>> START Entries shown

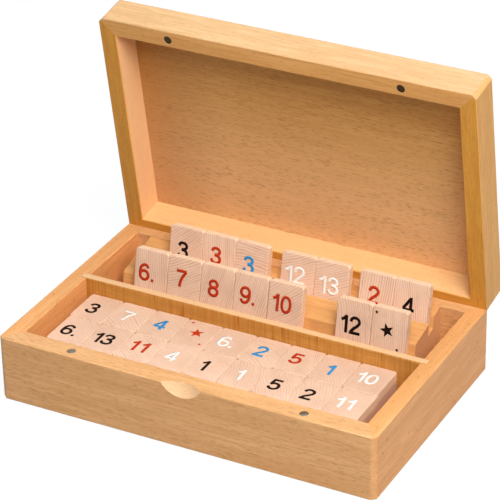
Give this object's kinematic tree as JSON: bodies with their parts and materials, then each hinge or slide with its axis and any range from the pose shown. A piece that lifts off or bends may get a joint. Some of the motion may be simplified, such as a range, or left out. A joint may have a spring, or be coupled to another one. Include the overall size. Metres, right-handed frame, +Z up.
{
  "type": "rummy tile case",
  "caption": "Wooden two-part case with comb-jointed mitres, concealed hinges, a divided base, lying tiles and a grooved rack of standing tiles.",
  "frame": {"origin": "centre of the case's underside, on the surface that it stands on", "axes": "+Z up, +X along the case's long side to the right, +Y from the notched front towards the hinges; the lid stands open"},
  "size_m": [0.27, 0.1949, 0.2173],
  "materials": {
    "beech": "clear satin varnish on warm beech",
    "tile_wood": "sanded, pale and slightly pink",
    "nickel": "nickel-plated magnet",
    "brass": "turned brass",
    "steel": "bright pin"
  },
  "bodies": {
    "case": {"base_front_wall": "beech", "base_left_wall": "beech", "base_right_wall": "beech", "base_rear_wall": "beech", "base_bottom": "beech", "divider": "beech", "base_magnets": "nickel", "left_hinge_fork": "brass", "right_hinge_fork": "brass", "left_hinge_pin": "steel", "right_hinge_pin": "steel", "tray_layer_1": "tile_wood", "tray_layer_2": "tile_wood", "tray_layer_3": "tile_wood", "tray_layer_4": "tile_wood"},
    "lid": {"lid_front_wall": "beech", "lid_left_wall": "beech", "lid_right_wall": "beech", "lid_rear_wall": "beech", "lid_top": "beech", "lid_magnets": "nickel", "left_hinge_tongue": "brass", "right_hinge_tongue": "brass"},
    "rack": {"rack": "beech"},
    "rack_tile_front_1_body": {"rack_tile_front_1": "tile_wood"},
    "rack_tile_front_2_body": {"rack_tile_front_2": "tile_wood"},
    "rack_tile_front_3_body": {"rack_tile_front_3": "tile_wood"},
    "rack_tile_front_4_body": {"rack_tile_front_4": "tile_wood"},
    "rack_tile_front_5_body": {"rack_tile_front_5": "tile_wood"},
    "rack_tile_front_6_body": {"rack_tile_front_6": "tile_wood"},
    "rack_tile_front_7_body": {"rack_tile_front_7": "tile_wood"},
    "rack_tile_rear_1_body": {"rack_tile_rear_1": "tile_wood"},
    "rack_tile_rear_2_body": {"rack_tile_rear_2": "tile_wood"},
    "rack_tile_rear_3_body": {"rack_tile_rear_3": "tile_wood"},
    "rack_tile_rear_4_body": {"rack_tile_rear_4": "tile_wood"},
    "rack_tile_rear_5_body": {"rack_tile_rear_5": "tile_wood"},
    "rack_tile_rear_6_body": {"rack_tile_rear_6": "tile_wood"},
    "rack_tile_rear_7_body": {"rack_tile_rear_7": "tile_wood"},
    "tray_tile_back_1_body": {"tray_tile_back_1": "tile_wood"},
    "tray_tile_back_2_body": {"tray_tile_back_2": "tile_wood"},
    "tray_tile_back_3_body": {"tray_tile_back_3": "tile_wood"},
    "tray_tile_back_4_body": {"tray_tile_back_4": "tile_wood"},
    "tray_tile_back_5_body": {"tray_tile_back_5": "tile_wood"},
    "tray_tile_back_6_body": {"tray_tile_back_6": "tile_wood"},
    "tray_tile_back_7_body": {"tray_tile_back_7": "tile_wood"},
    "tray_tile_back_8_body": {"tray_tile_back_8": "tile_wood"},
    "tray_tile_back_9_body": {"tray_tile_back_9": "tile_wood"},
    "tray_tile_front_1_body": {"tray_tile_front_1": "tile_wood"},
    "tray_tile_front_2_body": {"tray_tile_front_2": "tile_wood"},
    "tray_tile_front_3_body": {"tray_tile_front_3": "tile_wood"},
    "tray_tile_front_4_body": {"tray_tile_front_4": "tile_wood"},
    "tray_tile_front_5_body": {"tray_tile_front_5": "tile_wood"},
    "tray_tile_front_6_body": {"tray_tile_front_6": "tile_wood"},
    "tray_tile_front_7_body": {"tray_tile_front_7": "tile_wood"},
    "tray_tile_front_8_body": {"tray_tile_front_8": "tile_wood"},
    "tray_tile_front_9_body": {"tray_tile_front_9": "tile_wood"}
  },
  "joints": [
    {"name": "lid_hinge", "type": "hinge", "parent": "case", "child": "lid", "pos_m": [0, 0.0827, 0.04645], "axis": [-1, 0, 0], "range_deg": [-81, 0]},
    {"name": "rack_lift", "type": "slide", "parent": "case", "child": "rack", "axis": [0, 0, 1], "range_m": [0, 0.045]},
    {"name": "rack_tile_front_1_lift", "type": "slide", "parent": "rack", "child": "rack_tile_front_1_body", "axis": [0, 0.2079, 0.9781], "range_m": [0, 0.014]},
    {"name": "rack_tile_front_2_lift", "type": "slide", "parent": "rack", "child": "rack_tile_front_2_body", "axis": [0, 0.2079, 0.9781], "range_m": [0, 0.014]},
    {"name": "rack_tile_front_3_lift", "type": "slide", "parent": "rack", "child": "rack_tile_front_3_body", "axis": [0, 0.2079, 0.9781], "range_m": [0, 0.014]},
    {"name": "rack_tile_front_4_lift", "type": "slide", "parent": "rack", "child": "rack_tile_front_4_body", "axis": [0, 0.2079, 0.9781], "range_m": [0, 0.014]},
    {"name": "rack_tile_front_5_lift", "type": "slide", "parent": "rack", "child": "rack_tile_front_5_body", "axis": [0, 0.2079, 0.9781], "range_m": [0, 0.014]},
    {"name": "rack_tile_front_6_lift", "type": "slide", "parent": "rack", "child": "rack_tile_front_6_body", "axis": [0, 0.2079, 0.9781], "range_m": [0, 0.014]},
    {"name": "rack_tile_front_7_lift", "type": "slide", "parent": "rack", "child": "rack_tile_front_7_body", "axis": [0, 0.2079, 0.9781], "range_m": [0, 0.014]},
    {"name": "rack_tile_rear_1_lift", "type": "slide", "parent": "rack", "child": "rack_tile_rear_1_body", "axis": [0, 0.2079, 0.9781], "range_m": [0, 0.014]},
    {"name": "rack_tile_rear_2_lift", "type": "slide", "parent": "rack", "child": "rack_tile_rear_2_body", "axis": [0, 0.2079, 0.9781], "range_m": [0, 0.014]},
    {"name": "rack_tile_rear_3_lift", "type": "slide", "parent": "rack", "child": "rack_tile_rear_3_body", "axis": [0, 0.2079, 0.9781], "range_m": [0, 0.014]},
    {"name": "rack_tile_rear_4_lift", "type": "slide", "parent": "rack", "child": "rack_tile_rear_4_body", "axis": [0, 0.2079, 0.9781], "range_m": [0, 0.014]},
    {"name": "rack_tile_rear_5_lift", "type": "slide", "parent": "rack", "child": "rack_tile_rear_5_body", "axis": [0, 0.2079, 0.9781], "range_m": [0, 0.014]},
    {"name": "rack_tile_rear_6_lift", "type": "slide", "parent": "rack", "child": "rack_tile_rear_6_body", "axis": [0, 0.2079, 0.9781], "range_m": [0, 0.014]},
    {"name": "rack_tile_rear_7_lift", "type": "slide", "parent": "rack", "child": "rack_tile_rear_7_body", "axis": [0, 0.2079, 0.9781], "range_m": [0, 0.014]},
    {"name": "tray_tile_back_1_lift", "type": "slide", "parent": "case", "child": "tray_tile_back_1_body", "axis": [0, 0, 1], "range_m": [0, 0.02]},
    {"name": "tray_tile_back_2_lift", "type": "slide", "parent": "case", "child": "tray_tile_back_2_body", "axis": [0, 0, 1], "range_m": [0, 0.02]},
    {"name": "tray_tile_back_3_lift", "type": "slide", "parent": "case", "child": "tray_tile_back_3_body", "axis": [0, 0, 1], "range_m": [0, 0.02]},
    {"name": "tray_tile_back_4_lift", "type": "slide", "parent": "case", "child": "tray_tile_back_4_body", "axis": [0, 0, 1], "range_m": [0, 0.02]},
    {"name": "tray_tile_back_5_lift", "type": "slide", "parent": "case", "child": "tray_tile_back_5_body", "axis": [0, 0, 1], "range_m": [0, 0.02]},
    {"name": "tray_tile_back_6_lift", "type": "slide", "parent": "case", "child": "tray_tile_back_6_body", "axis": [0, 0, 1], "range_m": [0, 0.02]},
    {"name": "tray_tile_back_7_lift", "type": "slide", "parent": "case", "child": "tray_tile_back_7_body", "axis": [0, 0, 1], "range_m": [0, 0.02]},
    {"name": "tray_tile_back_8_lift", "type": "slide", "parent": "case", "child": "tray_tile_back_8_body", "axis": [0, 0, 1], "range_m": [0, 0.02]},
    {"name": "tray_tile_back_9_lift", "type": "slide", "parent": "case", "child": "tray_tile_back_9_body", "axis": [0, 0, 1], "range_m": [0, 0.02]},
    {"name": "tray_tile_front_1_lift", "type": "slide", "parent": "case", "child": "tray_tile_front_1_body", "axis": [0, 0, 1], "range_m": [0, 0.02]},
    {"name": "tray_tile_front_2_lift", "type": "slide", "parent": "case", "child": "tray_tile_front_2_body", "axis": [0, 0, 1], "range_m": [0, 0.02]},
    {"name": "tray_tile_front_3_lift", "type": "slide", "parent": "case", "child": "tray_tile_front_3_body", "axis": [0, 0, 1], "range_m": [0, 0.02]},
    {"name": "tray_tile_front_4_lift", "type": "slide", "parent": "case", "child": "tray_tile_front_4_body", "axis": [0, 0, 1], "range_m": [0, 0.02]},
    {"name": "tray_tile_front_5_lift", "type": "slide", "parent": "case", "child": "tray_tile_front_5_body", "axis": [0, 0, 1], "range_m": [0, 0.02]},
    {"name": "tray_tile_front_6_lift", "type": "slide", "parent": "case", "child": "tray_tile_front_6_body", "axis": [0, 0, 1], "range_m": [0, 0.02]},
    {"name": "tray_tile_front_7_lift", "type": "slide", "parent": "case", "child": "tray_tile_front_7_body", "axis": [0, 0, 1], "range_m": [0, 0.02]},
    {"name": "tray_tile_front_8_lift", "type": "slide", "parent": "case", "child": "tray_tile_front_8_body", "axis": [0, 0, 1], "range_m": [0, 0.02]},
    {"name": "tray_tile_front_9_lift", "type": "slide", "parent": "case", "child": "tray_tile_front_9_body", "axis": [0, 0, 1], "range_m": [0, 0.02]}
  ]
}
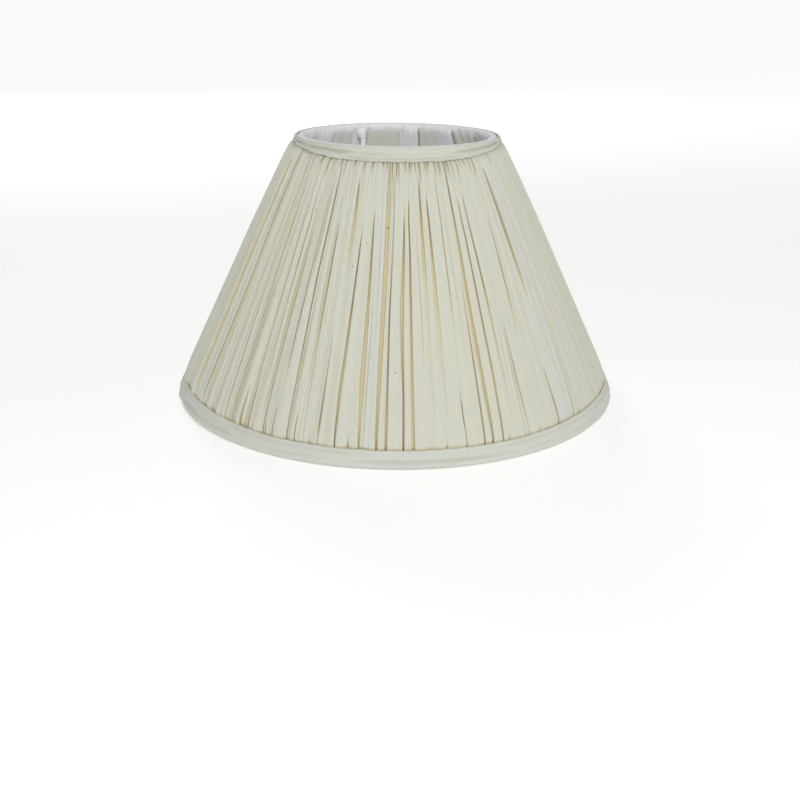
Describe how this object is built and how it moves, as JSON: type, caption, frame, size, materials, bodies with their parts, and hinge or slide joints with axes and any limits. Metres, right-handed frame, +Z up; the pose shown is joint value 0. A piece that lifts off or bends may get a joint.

>> END Entries shown

→ **Task to carry out**:
Go through the records and pull out each line that includes the word "joints".

→ **Answer to the problem**:
  "joints": [
Describe how this object is built and how it moves, as JSON: type, caption, frame, size, materials, bodies with their parts, and hinge or slide joints with axes and any limits. Metres, right-handed frame, +Z up; the pose shown is joint value 0. A piece that lifts off or bends may get a joint.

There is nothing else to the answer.